Posted on September 25, 2012 | comments | Bookmark and Share

Partners (CBS)

In the US: Mondays, 8.30/7.30c, CBS
In the UK: Not yet acquired

Gay men, hey? Who'd employ them? Airheads with low IQs and zero knowledge of the world outside of shoe shops and musical theatre, who'd prefer to gossip rather than work. Over-emotional racist sexual harassers who are more feminine and effeminate than the average woman.

You might as well as well sign up for your complimentary lawsuit and series of written job performance warnings as soon as you've said, "You're hired" to any one of them.

That, at least, is the message you'd be taking away from US TV this fall from shows such as The New Normal and now CBS's Partners. It's like the last 20 years of progress have just disappeared overnight. Tom Hanks in Philadelphia? Was he even gay? In those ensembles? I don't think so.

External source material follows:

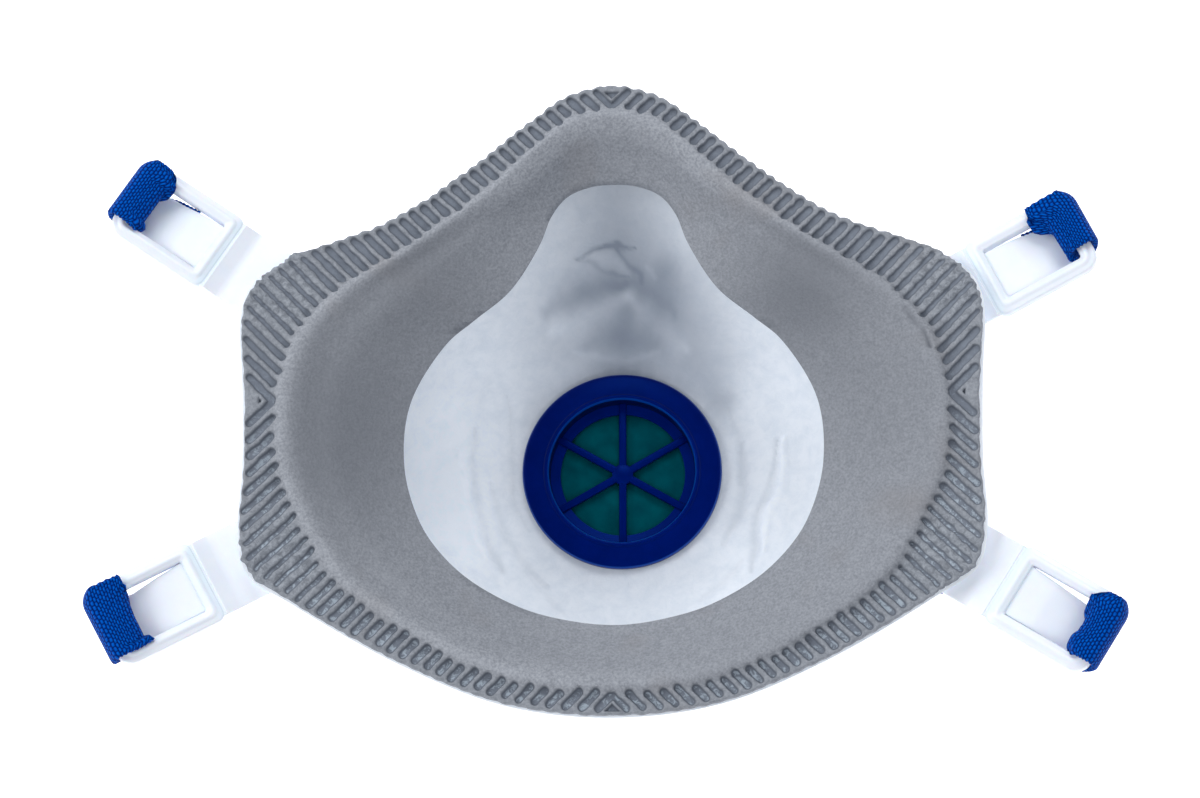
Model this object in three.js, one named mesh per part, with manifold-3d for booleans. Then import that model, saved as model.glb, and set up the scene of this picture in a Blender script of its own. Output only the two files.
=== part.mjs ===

But for the network that currently has that study in prejudice 2 Broke Girls and the horror story that is Mike and Molly, Partners is a minor hate crime at worst. More troublesome is its unoriginality and almost complete lack of funny moments.

Starring the woefully miscast David Krumholtz (Numb3rs, The Playboy Club) as a semi-alpha male architect and Michael Urie (Ugly Betty) as his lifelong friend and work colleague, the show revolves around Krumholtz and Urie's dominating friendship and the relationship difficulties that their partners - Brandon "I was Superman" Routh and Sophia "I wasn't but I was in One Tree Hill - does that count?" Bush - have as a result of competing with this all-consuming friendship.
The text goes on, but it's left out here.